Copy each line that contains the string "which".

────────────────────

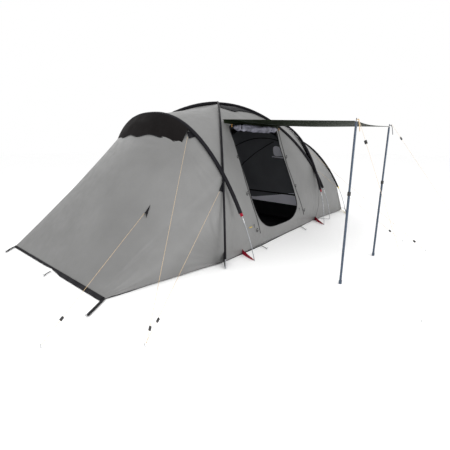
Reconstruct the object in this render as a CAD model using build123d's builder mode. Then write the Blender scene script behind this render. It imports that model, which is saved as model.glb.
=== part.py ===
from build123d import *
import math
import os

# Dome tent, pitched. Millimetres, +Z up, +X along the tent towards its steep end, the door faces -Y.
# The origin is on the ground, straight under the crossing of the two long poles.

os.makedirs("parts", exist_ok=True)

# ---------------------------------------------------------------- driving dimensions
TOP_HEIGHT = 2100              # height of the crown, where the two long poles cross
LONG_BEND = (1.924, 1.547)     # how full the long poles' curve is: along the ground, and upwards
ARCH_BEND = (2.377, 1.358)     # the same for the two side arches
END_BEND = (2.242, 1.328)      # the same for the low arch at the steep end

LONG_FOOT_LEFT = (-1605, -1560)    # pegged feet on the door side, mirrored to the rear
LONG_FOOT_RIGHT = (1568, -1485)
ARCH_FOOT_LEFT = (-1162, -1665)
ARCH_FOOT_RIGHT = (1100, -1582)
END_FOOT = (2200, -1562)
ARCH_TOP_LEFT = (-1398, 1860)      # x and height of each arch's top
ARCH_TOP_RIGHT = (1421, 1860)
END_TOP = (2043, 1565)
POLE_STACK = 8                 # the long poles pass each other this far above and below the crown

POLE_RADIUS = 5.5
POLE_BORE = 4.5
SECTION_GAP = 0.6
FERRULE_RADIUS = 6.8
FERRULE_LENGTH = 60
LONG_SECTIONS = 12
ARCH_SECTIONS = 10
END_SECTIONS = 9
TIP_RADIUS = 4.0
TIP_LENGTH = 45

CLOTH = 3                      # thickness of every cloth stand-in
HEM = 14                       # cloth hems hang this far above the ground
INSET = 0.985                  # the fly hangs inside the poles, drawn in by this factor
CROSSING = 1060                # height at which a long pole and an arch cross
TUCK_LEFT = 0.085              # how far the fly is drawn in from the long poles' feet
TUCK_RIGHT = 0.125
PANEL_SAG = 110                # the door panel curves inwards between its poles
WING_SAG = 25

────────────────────

THE COMPLETED TASK:
Reconstruct the object in this render as a CAD model using build123d's builder mode. Then write the Blender scene script behind this render. It imports that model, which is saved as model.glb.
CROSSING = 1060                # height at which a long pole and an arch cross